The carbon footprint of dinner: How 'green' are fish sticks?
A new study of the climate impacts of seafood products reveals that the processing of Alaskan pollock into fish sticks, imitation crab, and fish fillets generates significant greenhouse gas emissions.
Post-catch processing generates nearly twice the emissions produced by fishing itself, which is typically where the analysis of the climate impact of seafood ends, according to the findings by researchers at the University of California, Santa Cruz.
“The food system is a significant source of global greenhouse gas emissions, and Alaskan pollock is one of the biggest fisheries in the world,” said Brandi McKuin, a postdoctoral researcher in environmental studies at UCSC. “These findings highlight the need to take a comprehensive approach to analyzing the climate impacts of the food sector.”
McKuin is the lead author on a new paper that appears online in the journal Elementa: Science of the Anthropocene. Titled “Climate Forcing by Battered-and-breaded Fillets and Crab-flavored sticks from Alaska Pollock,” the paper takes a detailed, comprehensive look at the climate impact of the seafood supply chain.

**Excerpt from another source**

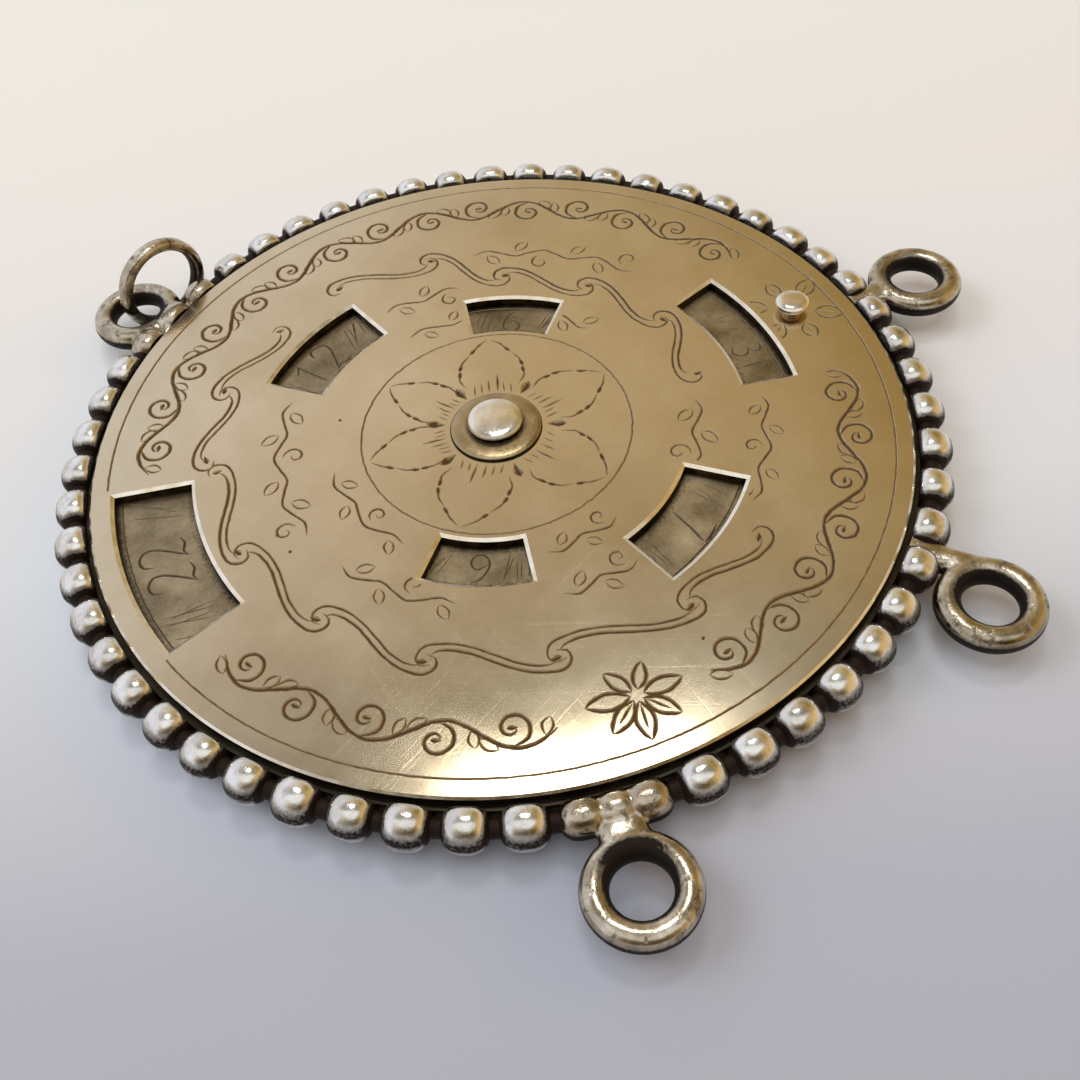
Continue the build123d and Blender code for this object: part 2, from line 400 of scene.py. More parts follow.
def sprig(radius, start, end, size, width=0.19):
    """A thin stem that follows the dial round, with leaves and curls on alternate sides."""
    cuts = []
    count = max(2, int(round(abs(end - start) * np.pi / 180 * radius / (0.95 * size))))
    stations = np.linspace(start, end, 2 * count + 1)
    sway = 0.16 * size * np.sin(np.linspace(0, np.pi * count, 2 * count + 1))
    cuts.append(cut(on_dial(radius + sway, stations), width))
    heading = np.sign(end - start) * 90
    for number, angle in enumerate(np.linspace(start, end, count, endpoint=False)):
        angle = angle + (end - start) / count / 2
        side = 1 if number % 2 else -1
        out = angle + dial_turn + (0 if side > 0 else 180)
        root = on_dial(radius + 0.1 * side * size, angle)
        if number % 3 == 2:
            centre = root + polar(0.34 * size, out)
            cuts.append(curl(centre, 0.34 * size, out + 180, side * np.sign(end - start), 1.1, width))
        else:
            cuts += leaf(root, out + heading * 0.45 * side, 0.6 * size, 0.26, 0.85 * width, False)
    return cuts


# %% The rosette round the pivot
def rosette(valleys, inner, outer, width=0.17):
    """Petals between the valley angles: three strokes a side, rays at the root and nicks between."""
    cuts = []
    reach = outer - inner
    for first, last in zip(valleys, valleys[1:] + valleys[:1]):
        span = (last - first) % 360
        axis = first + span / 2
        ahead, aside = polar(1, axis), polar(1, axis + 90)
        for side in (1, -1):
            strokes = (
                ([0.42, 0.28, 0.13], [1.92, 1.98, 1.6]),
                ([0.47, 0.6, 0.73], [1.93, 1.74, 1.26]),
                ([0.76, 0.9, 1.0], [1.18, 0.66, 0.06]),
            )
            for along, across in strokes:
                across = np.array(across) * reach / 5.0 * side * (0.3 + 0.7 * span / 60)
                line = (inner + np.array(along) * reach)[:, None] * ahead + across[:, None] * aside
                cuts.append(cut(line, width, fade=0.8))
                heading = np.degrees(np.arctan2(*(line[1] - line[0])[::-1]))
                cuts.append(nick(line[0], heading, 0.13 * reach, 1.8 * width))
        for number, lean in enumerate((-20, -12, -5, 4, 12, 20)):
            foot = inner + 0.03 * reach
            length = 0.12 + 0.07 * (number in (2, 3)) + hand.uniform(0, 0.05)
            tip = foot + (0.3 if number == 2 else length) * reach
            ray = axis + np.array([lean, 0.8 * lean]) * span / 60
            cuts.append(cut(polar(np.array([foot, tip]), ray), 1.15 * width, fade=0.7))
        cuts.append(nick(polar(inner + 0.23 * reach, first), first + 180, 0.19 * reach, 3.8 * width))
    return cuts


# %% The S-scroll garland and the vine of the border
def scroll_link(start, end):
    """One S-shaped ribbon of the garland, in two lines, with a hook and a nick at each end."""
    length = np.linalg.norm(end - start)
    ahead = (end - start) / length
    aside = np.array([-ahead[1], ahead[0]])
    hook = [(0.2, -0.32), (-0.36, -0.3), (-0.62, 0.18), (-0.4, 0.72), (0.2, 1.0)]
    run = [(0.2 * length, 0.98), (0.36 * length, 0.66), (0.52 * length, 0.16), (0.68 * length, -0.36)]
    tuck = [(0.84 * length, -0.6), (length - 0.45, -0.52), (length - 0.12, -0.28)]
    line = np.array(hook + run + tuck)
    cuts = []
    for side, shape in ((1, line), (-1, (length, 0) - line)):
        x, y = shape.T
        cuts.append(cut(start + x[:, None] * ahead + y[:, None] * aside, 0.21 + 0.02 * side, 1.2))
    heading = np.degrees(np.arctan2(ahead[1], ahead[0]))
    cuts.append(nick(start + 0.05 * ahead + 0.1 * aside, heading + 25, 0.55, 0.4))
    return cuts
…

Alaskan pollock is sold as fillets and trim pieces that are used to make products like fish sticks and imitation crab, said McKuin. “It’s a huge market,” she said.
Unlike previous studies that have largely overlooked the downstream processing activities associated with Alaskan pollock, this study examined all the components of the supply chain, from fishing through the retail display case. The results identify “hot spots” where the seafood industry could concentrate its efforts to reduce its climate impacts, said McKuin.
The authors analyzed the climate impacts of transoceanic shipping of exported seafood products, and their study is the first to consider the climate effects of so-called “short-lived” pollutants in the carbon footprint of seafood.
They found that Alaskan pollock is a relatively fuel-efficient fishery: Pollock are caught in large nets called midwater trawls that are towed behind boats, hauling in a lot of fish in each landing, and reducing the climate impact of the fishing process. After the catch, Alaskan pollock are shipped for processing, and in some cases, transported on large container ships that burn copious amounts of fuel, including cheaper, poor-quality bunker fuel that produces high levels of sulfur particles.
McKuin noted that sulfur oxides from ship fuels have a climate-cooling effect. “Seafood products that are exported have a lower climate impact than domestic seafood products,” she said, adding that the climate impacts of shipping will change this year as new regulations for cleaner marine fuels take effect. “Shipping has a massive influence on climate and a shift to cleaner fuels will diminish the cooling effect from sulfur oxides and increase the climate impact of products that undergo transoceanic shipping, including seafood,” said McKuin.
Coauthor Elliot Campbell, a professor of environmental studies at UCSC, is a pioneer of data-driven methods of assessing the climate impact of food production.
“This study highlights the need to expand our view to encompass the entire supply chain,” he said. “It’s not enough to look just at fishing. The picture is much bigger, and it’s much more complicated.”
Organizations like Seafood Watch have developed tools to calculate the carbon footprint of seafood but haven’t included processing yet, noted McKuin, adding, “This study adds more data, so they can create a better tool.”